WORK TO BE COMPLETED:
Transcribe the stretch of entries below from the line with "post = extrude(post_section(), amount=post_length)" through the line with "obj.matrix_world = Matrix.Identity(4)", exactly and with both ends included; leave out all other lines.

RECORD EXCERPTS:
┌──

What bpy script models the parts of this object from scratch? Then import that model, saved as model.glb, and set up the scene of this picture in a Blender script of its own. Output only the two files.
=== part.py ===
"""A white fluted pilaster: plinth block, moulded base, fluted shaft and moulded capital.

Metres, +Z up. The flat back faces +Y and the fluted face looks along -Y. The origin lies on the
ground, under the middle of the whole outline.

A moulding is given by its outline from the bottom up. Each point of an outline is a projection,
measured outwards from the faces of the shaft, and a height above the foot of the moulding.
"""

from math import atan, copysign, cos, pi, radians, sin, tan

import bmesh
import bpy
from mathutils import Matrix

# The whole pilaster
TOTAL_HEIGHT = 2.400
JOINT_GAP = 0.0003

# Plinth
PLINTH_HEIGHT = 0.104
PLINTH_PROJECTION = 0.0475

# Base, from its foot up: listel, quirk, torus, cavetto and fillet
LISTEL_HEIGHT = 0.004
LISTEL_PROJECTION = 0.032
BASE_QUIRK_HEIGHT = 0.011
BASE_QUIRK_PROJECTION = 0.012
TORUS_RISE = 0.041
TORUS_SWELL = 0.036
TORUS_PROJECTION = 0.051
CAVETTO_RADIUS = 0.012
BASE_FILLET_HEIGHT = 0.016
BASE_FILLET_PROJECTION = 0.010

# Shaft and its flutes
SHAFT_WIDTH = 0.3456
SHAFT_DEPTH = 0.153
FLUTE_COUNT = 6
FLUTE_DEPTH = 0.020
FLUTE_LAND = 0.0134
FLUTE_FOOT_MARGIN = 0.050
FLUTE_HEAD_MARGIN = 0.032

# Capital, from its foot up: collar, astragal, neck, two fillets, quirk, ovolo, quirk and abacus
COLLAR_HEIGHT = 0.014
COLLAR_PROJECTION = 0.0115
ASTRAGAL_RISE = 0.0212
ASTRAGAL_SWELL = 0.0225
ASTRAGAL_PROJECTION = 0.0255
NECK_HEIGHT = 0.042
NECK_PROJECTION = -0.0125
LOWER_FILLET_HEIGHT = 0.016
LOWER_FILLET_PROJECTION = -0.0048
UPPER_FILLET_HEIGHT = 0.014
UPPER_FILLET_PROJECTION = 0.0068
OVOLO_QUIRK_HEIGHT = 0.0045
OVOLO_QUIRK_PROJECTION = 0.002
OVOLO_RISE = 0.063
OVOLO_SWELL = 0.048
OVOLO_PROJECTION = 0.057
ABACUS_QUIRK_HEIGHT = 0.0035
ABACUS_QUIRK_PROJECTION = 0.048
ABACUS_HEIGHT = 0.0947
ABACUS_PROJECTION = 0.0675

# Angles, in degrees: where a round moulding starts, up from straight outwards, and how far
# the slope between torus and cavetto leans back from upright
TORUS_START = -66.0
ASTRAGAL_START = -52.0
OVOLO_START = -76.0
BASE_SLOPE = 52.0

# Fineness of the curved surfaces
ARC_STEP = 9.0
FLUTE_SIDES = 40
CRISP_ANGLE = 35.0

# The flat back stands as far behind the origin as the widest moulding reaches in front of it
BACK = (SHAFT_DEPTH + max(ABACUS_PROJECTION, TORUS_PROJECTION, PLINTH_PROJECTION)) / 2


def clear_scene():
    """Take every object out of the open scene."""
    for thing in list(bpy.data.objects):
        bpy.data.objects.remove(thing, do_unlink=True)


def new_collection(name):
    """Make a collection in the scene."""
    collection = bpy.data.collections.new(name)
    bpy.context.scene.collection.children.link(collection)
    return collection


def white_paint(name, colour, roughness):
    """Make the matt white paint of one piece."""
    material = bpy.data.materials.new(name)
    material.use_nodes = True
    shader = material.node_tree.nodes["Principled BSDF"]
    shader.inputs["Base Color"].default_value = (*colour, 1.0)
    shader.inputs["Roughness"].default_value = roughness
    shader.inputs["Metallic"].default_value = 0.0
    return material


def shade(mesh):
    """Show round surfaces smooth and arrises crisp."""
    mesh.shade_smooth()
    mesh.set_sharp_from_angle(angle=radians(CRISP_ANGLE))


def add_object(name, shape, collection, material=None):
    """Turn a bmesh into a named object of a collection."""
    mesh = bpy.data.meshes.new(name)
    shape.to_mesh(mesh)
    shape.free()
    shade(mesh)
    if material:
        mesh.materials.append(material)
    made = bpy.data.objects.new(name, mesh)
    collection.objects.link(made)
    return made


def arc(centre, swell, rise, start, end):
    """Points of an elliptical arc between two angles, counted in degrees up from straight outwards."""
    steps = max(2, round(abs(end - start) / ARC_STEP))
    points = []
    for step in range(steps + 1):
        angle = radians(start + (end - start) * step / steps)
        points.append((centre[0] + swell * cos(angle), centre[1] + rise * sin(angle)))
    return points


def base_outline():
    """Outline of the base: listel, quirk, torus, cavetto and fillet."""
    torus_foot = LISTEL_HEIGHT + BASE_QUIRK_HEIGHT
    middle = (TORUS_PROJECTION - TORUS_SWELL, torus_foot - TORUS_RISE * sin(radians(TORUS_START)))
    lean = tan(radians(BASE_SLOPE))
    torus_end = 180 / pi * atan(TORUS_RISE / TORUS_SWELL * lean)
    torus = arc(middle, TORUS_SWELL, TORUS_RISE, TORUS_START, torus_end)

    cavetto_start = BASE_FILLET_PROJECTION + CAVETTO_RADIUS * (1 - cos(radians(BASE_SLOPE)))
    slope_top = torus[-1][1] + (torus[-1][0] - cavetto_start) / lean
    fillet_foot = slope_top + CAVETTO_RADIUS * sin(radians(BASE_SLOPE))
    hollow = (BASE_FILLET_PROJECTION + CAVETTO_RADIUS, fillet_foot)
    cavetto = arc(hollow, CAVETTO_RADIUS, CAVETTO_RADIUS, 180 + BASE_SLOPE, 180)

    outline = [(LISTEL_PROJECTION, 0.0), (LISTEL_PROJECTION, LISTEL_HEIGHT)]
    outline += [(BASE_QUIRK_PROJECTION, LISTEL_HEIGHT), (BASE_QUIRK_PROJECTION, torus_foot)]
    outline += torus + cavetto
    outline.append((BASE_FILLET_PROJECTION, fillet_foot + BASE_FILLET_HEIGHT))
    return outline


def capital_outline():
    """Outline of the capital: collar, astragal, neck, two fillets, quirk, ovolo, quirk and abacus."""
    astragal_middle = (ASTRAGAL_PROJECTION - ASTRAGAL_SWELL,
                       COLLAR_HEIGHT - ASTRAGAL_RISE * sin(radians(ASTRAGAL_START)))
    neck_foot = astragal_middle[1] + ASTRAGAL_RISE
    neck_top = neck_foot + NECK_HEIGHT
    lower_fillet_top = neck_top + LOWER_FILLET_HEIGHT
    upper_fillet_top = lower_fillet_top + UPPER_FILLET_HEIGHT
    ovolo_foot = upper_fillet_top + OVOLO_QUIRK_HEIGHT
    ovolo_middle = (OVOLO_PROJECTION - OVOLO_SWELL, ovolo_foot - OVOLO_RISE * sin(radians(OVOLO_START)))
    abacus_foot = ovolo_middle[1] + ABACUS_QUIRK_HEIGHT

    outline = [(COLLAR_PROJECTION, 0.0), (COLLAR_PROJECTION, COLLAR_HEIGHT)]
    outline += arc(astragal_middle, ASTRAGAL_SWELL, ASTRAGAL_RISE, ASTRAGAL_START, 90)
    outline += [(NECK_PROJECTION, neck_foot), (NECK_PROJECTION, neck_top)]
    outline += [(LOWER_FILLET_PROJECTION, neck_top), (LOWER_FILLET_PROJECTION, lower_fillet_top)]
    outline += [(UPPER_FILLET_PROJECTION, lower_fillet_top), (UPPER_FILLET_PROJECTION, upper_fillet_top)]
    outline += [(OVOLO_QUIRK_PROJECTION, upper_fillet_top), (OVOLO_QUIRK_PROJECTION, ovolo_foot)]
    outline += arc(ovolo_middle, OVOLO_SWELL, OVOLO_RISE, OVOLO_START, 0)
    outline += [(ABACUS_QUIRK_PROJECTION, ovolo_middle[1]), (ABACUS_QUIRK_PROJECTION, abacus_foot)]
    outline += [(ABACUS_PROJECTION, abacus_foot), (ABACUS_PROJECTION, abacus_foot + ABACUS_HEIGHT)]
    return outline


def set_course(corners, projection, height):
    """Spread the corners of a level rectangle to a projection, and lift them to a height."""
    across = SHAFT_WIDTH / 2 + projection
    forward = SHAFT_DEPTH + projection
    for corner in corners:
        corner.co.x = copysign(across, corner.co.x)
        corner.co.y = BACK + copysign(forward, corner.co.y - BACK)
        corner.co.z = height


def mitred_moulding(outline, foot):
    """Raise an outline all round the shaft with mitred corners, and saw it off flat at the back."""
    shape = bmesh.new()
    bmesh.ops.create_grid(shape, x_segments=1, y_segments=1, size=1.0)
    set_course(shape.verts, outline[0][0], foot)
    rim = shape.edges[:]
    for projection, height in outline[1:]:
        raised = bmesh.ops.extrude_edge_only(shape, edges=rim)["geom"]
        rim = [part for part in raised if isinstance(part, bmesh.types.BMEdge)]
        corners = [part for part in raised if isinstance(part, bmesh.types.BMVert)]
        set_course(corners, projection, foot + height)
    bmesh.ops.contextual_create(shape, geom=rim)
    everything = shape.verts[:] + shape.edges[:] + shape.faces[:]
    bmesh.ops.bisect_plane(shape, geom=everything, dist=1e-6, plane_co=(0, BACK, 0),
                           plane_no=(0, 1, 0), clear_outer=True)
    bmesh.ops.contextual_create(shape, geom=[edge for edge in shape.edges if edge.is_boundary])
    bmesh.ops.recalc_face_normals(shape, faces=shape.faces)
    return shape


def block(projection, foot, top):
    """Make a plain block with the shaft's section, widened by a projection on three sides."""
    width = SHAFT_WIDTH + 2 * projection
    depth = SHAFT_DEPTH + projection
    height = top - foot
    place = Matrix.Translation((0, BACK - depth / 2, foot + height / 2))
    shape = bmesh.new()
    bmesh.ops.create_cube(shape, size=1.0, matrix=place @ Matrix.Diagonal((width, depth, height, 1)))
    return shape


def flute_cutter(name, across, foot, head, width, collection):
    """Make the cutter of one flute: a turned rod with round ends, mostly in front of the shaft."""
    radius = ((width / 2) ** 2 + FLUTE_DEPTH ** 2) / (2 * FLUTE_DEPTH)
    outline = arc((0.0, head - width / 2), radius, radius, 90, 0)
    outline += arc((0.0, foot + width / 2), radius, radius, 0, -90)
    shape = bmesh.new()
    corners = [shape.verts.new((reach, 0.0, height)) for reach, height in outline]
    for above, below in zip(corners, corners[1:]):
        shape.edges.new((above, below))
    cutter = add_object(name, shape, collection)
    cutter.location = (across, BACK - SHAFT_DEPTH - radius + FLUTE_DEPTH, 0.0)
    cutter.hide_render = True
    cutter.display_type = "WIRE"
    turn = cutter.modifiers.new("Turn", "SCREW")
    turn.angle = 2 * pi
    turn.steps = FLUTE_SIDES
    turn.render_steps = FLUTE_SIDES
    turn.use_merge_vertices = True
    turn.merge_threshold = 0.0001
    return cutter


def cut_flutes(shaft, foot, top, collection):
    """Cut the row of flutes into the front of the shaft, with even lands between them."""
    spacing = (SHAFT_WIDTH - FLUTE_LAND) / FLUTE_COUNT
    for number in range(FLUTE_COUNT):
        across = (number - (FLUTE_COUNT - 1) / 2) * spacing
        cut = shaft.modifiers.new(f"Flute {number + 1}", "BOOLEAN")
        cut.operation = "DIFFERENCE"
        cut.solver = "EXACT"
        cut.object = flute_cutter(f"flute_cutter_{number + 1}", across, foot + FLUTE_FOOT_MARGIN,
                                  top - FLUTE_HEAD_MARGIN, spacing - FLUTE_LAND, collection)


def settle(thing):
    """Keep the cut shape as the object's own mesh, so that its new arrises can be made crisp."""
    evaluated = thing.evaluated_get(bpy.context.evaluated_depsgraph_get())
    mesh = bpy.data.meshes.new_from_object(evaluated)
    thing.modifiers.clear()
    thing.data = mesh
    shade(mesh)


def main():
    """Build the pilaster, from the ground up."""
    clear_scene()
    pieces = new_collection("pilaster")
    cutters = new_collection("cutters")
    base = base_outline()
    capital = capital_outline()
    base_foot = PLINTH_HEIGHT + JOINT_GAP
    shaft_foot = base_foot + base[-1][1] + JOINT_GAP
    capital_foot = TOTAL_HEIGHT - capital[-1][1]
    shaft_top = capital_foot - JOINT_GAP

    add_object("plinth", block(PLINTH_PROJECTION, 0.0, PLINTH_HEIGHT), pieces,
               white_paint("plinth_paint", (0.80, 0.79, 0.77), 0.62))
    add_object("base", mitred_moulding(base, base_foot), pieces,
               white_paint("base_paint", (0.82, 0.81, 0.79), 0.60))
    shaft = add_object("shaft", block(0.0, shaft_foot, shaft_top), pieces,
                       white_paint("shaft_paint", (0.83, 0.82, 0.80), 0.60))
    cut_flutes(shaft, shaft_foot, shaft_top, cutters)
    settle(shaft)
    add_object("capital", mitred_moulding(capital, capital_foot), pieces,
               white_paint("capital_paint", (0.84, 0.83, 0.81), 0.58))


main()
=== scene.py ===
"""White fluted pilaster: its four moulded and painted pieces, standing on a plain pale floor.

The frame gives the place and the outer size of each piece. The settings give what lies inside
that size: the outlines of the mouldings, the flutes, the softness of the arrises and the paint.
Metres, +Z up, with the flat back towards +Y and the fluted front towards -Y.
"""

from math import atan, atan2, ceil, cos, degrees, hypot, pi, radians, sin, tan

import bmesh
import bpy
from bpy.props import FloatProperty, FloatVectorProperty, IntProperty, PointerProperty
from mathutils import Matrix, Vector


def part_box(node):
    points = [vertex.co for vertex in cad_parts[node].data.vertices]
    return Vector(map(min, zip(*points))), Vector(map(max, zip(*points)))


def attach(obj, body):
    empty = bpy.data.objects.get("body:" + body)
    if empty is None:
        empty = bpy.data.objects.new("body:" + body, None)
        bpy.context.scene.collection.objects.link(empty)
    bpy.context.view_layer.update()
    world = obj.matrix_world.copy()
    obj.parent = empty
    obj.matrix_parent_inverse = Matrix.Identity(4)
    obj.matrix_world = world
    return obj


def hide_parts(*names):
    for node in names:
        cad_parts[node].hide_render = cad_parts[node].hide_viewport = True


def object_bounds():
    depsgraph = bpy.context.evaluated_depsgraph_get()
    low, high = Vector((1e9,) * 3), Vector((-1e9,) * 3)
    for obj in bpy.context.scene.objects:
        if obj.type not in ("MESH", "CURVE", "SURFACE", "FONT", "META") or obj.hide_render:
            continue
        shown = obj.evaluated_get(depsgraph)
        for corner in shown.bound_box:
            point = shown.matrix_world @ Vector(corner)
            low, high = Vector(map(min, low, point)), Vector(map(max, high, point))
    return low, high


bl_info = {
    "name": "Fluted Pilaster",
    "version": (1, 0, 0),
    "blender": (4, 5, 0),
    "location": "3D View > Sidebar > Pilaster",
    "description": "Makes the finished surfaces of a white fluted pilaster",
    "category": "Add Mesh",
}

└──
┌──

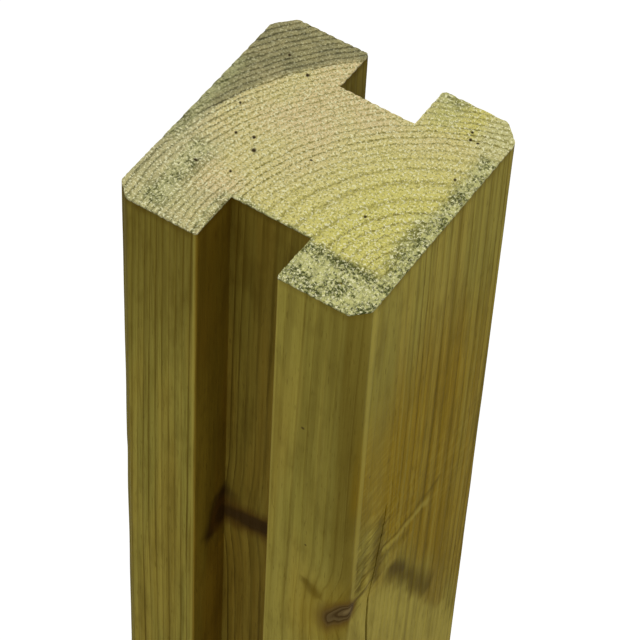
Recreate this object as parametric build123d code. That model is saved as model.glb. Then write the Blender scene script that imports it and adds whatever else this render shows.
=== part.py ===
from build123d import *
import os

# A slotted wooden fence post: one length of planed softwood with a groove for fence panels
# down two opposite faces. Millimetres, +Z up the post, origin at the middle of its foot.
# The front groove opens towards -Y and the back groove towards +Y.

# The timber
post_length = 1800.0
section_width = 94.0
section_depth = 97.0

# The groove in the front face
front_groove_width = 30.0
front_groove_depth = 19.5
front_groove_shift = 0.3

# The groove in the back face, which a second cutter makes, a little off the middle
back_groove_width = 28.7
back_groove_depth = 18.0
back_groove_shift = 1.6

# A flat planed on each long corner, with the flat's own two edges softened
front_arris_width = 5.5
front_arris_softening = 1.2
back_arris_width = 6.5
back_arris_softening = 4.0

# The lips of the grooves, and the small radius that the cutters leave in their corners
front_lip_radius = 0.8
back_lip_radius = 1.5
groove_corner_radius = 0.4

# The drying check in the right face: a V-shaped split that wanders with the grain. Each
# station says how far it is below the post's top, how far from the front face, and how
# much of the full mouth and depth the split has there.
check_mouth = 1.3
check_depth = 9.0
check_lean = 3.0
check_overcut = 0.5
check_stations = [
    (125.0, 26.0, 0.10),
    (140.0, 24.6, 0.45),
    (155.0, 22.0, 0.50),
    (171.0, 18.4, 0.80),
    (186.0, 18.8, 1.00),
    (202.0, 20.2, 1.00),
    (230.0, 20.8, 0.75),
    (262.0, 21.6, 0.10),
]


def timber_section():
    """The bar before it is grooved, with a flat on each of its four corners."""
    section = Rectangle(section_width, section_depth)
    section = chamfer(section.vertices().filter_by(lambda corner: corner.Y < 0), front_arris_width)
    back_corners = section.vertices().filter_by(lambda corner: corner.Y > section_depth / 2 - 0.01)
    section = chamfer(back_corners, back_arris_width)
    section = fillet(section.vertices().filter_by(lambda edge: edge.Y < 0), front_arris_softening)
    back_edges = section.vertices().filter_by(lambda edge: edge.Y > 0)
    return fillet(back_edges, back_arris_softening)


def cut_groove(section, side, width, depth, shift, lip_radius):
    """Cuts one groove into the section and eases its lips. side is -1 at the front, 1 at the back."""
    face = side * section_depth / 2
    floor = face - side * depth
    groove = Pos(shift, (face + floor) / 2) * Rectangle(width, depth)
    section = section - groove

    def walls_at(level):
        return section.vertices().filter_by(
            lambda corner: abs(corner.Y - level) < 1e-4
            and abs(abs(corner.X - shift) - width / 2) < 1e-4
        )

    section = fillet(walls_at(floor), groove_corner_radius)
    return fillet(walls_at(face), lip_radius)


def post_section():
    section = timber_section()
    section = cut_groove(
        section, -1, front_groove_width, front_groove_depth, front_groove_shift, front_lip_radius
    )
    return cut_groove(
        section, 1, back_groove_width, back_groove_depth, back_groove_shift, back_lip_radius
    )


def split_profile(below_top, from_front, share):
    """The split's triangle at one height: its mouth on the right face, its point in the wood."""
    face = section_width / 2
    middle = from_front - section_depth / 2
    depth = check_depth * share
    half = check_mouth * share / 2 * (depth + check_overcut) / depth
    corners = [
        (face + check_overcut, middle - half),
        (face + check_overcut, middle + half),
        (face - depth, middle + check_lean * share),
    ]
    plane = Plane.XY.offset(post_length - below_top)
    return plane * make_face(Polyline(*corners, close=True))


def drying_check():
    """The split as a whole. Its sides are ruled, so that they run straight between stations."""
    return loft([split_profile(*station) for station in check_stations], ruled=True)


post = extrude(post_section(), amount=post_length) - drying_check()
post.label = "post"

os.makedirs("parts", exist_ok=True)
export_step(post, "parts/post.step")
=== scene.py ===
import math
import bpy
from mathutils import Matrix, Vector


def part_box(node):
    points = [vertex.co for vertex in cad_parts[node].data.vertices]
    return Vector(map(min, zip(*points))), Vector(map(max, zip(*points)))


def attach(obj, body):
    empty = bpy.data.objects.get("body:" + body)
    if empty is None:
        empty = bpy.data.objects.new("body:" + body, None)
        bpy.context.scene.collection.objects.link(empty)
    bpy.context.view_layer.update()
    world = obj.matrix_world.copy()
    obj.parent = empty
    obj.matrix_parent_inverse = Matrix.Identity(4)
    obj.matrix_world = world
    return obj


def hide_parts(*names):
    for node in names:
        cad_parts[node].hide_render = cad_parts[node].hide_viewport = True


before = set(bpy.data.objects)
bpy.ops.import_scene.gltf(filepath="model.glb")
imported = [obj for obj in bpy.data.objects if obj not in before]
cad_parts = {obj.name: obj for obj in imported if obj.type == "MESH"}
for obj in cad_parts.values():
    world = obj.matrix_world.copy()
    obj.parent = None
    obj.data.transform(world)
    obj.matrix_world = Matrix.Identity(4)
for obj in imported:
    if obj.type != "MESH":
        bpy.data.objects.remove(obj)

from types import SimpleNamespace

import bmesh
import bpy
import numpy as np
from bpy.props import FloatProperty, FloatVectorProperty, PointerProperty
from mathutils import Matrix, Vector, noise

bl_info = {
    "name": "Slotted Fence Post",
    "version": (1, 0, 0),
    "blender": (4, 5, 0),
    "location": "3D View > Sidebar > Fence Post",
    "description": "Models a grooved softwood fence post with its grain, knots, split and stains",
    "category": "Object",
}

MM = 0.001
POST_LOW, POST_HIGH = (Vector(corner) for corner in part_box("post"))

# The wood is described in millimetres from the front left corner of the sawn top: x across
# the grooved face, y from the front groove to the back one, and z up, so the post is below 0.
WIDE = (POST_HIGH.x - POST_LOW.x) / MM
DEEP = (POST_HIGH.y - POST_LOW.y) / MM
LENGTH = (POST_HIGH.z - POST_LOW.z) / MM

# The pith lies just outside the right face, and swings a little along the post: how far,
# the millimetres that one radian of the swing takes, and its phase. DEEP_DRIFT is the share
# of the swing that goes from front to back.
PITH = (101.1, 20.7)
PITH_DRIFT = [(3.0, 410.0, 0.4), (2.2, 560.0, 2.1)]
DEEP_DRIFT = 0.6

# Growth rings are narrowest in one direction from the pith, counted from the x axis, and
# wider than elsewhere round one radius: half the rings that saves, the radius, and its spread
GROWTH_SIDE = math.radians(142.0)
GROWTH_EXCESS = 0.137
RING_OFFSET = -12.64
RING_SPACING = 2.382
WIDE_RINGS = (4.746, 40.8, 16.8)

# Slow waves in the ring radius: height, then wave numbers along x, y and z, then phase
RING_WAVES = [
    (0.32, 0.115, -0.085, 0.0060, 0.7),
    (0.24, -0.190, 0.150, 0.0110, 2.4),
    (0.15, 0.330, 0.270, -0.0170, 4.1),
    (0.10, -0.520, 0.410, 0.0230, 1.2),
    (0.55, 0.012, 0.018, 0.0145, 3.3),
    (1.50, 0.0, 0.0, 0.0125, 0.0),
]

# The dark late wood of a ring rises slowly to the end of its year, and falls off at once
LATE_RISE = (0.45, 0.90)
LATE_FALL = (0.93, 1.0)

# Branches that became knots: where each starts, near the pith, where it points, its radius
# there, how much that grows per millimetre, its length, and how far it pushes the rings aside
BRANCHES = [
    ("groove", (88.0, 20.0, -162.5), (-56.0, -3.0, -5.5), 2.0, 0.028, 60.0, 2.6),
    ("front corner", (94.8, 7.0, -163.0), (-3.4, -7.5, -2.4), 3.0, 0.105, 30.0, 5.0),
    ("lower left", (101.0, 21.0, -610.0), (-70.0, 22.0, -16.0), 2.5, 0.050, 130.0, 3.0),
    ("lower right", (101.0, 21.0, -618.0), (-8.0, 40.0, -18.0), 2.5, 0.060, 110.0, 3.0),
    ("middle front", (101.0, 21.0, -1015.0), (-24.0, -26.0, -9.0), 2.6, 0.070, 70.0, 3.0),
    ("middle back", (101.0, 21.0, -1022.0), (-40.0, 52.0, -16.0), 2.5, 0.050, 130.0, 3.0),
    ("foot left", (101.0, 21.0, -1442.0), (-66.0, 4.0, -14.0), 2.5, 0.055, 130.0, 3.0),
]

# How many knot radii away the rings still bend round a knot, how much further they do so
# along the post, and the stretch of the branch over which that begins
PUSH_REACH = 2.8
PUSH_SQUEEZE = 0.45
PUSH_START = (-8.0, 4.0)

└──

RIGHT ANSWER:
post = extrude(post_section(), amount=post_length) - drying_check()
post.label = "post"

os.makedirs("parts", exist_ok=True)
export_step(post, "parts/post.step")
=== scene.py ===
import math
import bpy
from mathutils import Matrix, Vector


def part_box(node):
    points = [vertex.co for vertex in cad_parts[node].data.vertices]
    return Vector(map(min, zip(*points))), Vector(map(max, zip(*points)))


def attach(obj, body):
    empty = bpy.data.objects.get("body:" + body)
    if empty is None:
        empty = bpy.data.objects.new("body:" + body, None)
        bpy.context.scene.collection.objects.link(empty)
    bpy.context.view_layer.update()
    world = obj.matrix_world.copy()
    obj.parent = empty
    obj.matrix_parent_inverse = Matrix.Identity(4)
    obj.matrix_world = world
    return obj


def hide_parts(*names):
    for node in names:
        cad_parts[node].hide_render = cad_parts[node].hide_viewport = True


before = set(bpy.data.objects)
bpy.ops.import_scene.gltf(filepath="model.glb")
imported = [obj for obj in bpy.data.objects if obj not in before]
cad_parts = {obj.name: obj for obj in imported if obj.type == "MESH"}
for obj in cad_parts.values():
    world = obj.matrix_world.copy()
    obj.parent = None
    obj.data.transform(world)
    obj.matrix_world = Matrix.Identity(4)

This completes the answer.